Distributed rendering

The Multi-Device Timing Community Group is exploring another aspect of multi-device media rendering: its Timing Object specification enables to keep video, audio and other data streams in close synchrony, across devices and independently of the network topology. This effort needs support from interested parties to progress.
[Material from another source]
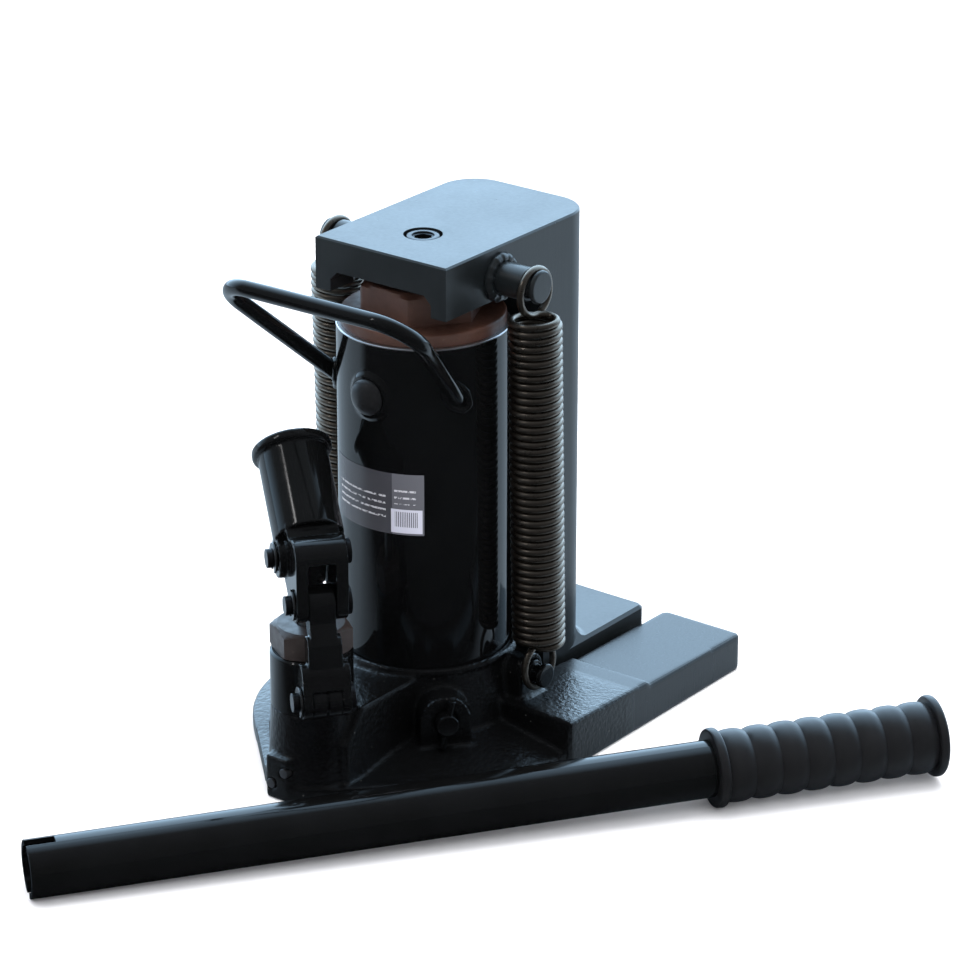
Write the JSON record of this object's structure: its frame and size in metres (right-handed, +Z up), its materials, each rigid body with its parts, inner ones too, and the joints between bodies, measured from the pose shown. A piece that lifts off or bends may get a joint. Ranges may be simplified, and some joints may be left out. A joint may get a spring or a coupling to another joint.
{
  "type": "hydraulic toe jack",
  "caption": "Compact hydraulic jack with a low lifting toe, a lifting head, a lever pump with a handle socket, return springs and a loose handle bar.",
  "frame": {"origin": "on the ram axis, at the underside of the base casting", "axes": "+Z up along the ram, -Y towards the hand pump, +Y towards the toe, +X to the right seen from the pump"},
  "size_m": [0.3314, 0.399, 0.25],
  "materials": {
    "black_gloss_paint": "glossy black enamel",
    "satin_paint": "satin blue-black paint",
    "primer_brown": "matte brown primer",
    "bare_steel": "turned steel with an oil film",
    "clip_steel": "bright spring steel",
    "spring_steel": "dull drawn wire",
    "black_rubber": "satin black rubber",
    "copper_gasket": "annealed soft metal",
    "plate_film": "dark grey printed film"
  },
  "bodies": {
    "base": {"base_casting": "black_gloss_paint", "passage_plugs": "bare_steel", "check_balls": "bare_steel", "spring_studs": "black_gloss_paint", "tank_gasket_lower": "black_rubber", "tank": "black_gloss_paint", "tank_seal_upper": "black_rubber", "cylinder_gasket": "copper_gasket", "ram_cylinder": "bare_steel", "top_nut": "primer_brown", "ram_wiper": "black_rubber", "filler_plug": "black_rubber", "rating_plate": "plate_film", "carry_handle": "black_gloss_paint", "carry_handle_welds": "black_gloss_paint", "pump_body": "black_gloss_paint", "pump_packing": "black_rubber", "pump_gland_nut": "primer_brown", "return_spring_right": "spring_steel", "return_spring_left": "spring_steel"},
    "claw": {"claw": "satin_paint", "head_screw": "bare_steel", "ram": "bare_steel", "ram_piston": "bare_steel", "piston_cup_seal": "black_rubber", "hanger_pins": "satin_paint", "hanger_welds": "satin_paint"},
    "plunger": {"pump_plunger": "bare_steel", "plunger_pin": "bare_steel", "plunger_pin_clip": "clip_steel"},
    "link": {"pump_link": "black_gloss_paint", "link_foot_pin": "bare_steel", "link_foot_clip": "clip_steel"},
    "socket": {"handle_socket": "black_gloss_paint", "socket_pin": "bare_steel", "socket_pin_clip": "clip_steel"},
    "valve": {"release_valve": "bare_steel", "release_valve_seal": "black_rubber", "release_pin": "bare_steel"},
    "handle_bar": {"handle_tube": "black_gloss_paint", "handle_grip": "black_rubber"}
  },
  "joints": [
    {"name": "claw_lift", "type": "slide", "parent": "base", "child": "claw", "axis": [0, 0, 1], "range_m": [0, 0.12], "stiffness_N_per_m": 6600, "springref_m": -0.02, "deforming": ["return_spring_right", "return_spring_left"]},
    {"name": "link_rock", "type": "hinge", "parent": "base", "child": "link", "pos_m": [0.02206, -0.10274, 0.057], "axis": [-0.6157, -0.788, 0], "range_deg": [-9.6, 2.6]},
    {"name": "pump_handle", "type": "hinge", "parent": "link", "child": "socket", "pos_m": [0.01497, -0.0972, 0.102], "axis": [-0.6157, -0.788, 0], "range_deg": [-12, 50]},
    {"name": "plunger_stroke", "type": "slide", "parent": "base", "child": "plunger", "axis": [0, 0, 1], "range_m": [-0.0151, 0.0037]},
    {"name": "release_turn", "type": "hinge", "parent": "base", "child": "valve", "pos_m": [0.0431, -0.03881, 0.026], "axis": [0.7431, -0.6691, 0], "range_deg": [0, 180]},
    {"name": "bar_pick_up", "type": "slide", "parent": "base", "child": "handle_bar", "axis": [0, 0, 1], "range_m": [0, 0.15]}
  ],
  "couplings": [
    {"joint": "link_rock", "follows": "pump_handle", "ratio": -0.186},
    {"joint": "plunger_stroke", "follows": "pump_handle", "m_per_rad": -0.017093}
  ]
}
Features not covered by ongoing work

Native support for 360° video rendering
While it is already possible to render 360° videos within a <video> element, integrated support for the rendering of 360° videos would allow to hide the complexity of the underlying adaptive streaming logic to applications, letting Web browsers optimize streaming and rendering on their own.
Further extensions to Encrypted Media Extensions (EME)
Further extensions to the Encrypted Media Extensions specification have been proposed, including defining a virtual environment in which CDMs can run to improve CDM portability across operating systems, mappings between EME and underlying DRM-specific security levels, and protection of media content when played in a VR headset. Development of these features for EME is out of scope for the Media Working Group. Per charter, this group can only work on Persistent Usage Record sessions, HDCP Detection, Encryption scheme capability detection and an API to find existing sessions.

Discontinued features

Network service discovery
The Network Service Discovery API was to offer a lower-level approach to the establishment of multi-device operations, by providing integration with local network-based media renderers, such as those enabled by DLNA, UPnP, etc. This effort was discontinued out of privacy concerns and lack of interest from implementers. The current approach is to let the user agent handle network discovery under the hoods, as done in the Presentation API and Remote Playback API.
WebVR
Development of the WebVR specification that allowed access and control of Virtual Reality (VR) devices, and which is supported in some browsers, has halted in favor of the WebXR Device API, which extends the scope of the work to Augmented Reality (AR) devices.